Andrew Cull sadly doesn’t answer that question… I guess we’ll find out whenever the future arrives.
The Torment is available on DVD 9/8/10
[...] Here’s the link to her imdb page. The cast and crew of the new horror film The Torment are interviewed in Gore Press. Zoe Richards is part of the cast and confesses she was Louise Paxton in the videos (this forms [...]
The Torment was filmed in my house. A very happy family house I might add. We had moved out of London and didn’t sell immediately so rented the house out to Andy Cull. It was all planned, we did not move “in a hurry”, nothing “weird” prompted our move, and there was no “horrific event”. Because the house we moved to was considerably smaller we did leave some stuff behind (bits of which turned out to be useful film props) but my chilcren took all their belongings (including mobiles) with them. I know this because I packed all the boxes.
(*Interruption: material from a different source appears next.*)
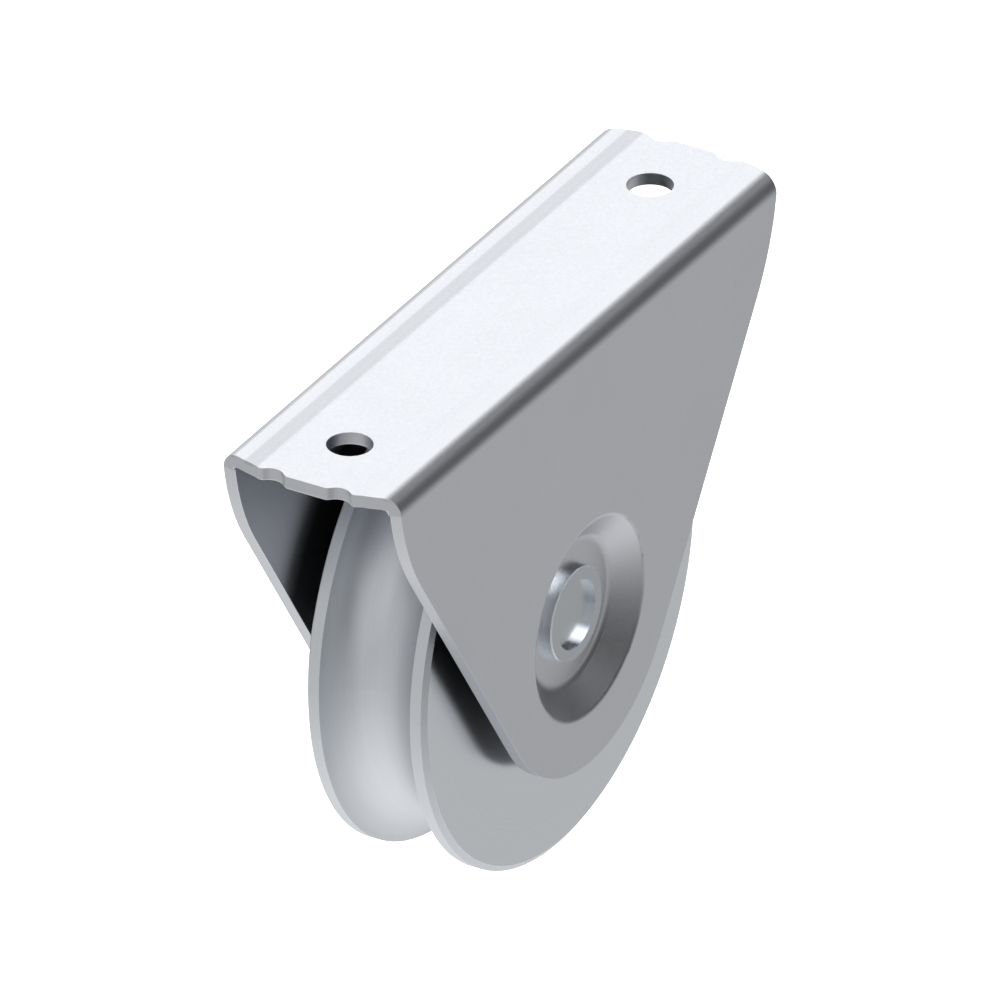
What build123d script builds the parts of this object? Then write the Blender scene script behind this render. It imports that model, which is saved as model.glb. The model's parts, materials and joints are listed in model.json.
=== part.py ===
from build123d import *
from math import acos, atan2, cos, degrees, radians, sin, sqrt
import os

# Round groove wheel in a folded sheet bracket, for a sliding gate that rolls on round track.
# Millimetres. Origin at the centre of the bracket's top face, +Z up, X along the track,
# Y along the axle. The bracket is screwed under the gate frame by its two top holes.

# Wheel
wheel_diameter = 100.0
groove_radius = 10.0
groove_depth = 7.6
rim_land = 2.3
rim_chamfer_width = 0.75
rim_chamfer_height = 1.2
hub_recess_radius = 24.0
hub_recess_depth = 3.5
hub_recess_round = 0.8
bore_lip_height = 2.5

# Bracket sheet
sheet = 2.5
bend_inner_radius = 1.0
side_gap = 3.75
plate_length = 142.4
plate_to_wheel = 9.5
hole_spacing = 110.0
hole_diameter = 8.8

# Shallow panel pressed down along the middle of the plate
panel_drop = 0.25
panel_half_width = 9.7
panel_slope_width = 2.1

# Ends of the plate, seen from above
notch_offset = 7.15
notch_radius = 3.0
notch_depth = 1.5
notch_round = 1.6
corner_setback = 1.65
bend_setback = 2.5
edge_bulge = 0.3

# Outline of the ears, seen along the axle
ear_bottom_radius = 30.6
ear_shoulder_radius = 48.0
ear_top_lean = 9.5

# Round dish pressed into each ear
dish_outer_radius = 19.9
dish_floor_radius = 14.6
dish_depth = 4.6
dish_rim_round = 1.1
dish_floor_round = 2.3
dish_flat_margin = 2.5

# Axle, a shouldered pin with a riveted head at each end
axle_radius = 8.5
spigot_radius = 7.0
head_radius = 9.35
head_height = 1.8
head_bevel = 0.25
head_recess_radius = 6.85
head_recess_depth = 1.35
spacer_wall = 3.0

# Deep groove ball bearing
bearing_width = 12.0
ring_height = 2.38
ball_radius = 3.37
ball_count = 8
race_conformity = 1.04
race_shoulder = 1.4
ring_chamfer = 0.5
shield_sheet = 0.5
shield_seat_step = 0.8
shield_inset = 0.4
shield_joggle = 0.4
cage_sheet = 0.7
cage_half_width = 1.4
rivet_radius = 0.5
rivet_head_radius = 0.9
rivet_head_height = 0.35

# Retaining ring in the wheel's bore
ring_sheet = 1.75
ring_depth_in_groove = 1.2
ring_width = 3.0
ring_gap_angle = 24.0
ring_lug_radius = 2.2
ring_lug_hole_radius = 1.2

# Clearances
seat_clearance = 0.02
ball_clearance = 0.05
pocket_clearance = 0.12
shield_clearance = 0.3
ring_clearance = 0.05

# Places that follow from the sizes above
wheel_radius = wheel_diameter / 2
groove_half_width = sqrt(groove_radius**2 - (groove_radius - groove_depth) ** 2)
wheel_half_width = groove_half_width + rim_land + rim_chamfer_width
ear_inner = wheel_half_width + side_gap
ear_outer = ear_inner + sheet
bend_outer_radius = bend_inner_radius + sheet
axle_drop = wheel_radius + plate_to_wheel
plate_half_length = plate_length / 2
ear_top_half = plate_half_length - bend_setback
ear_top_height = axle_drop - bend_outer_radius
dish_floor_inner = ear_inner - dish_depth
dish_floor_outer = dish_floor_inner + sheet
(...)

I met all the crew and several of the cast (including Zoe) on various occasions and even took my three (yes three, a pretty normal number) children to visit the set. Hate to blow your horror freaks bubble but sort of wanted to set the record straight. Still was very happy to bank the fat cheque for the rental.
No-one mentions you by name, or gives the address though, so what’s wrong with a bit of mystery?! And I kinda resent the horror ‘freak’ tag, mate.
Congratulations on banking a ‘fat cheque’ for hiring out your evil house of horrors.
I’m genuinely surprised this house wasn’t actually a site of torture, murder, death and horrific events and was in fact a ‘film’ containing a ‘set’ and something called a ‘crew’. Colour me surprised.
Thank God “Seeker of the truth” has finally uncovered this conspiracy, burst the bubble of lies and laid out the truth for everyone to see.
All those horror ‘freaks’ can rest easier tonight! Thank you!!
Oh, and the set catering was located in what had been one of the children’s bedrooms and the editing suite in another so unless Zoe never ate nor watched the rushes (see I’ve got the jargon) she must have gone into the oh so scary childrens’ rooms. Nothing like playing to the audience is there?!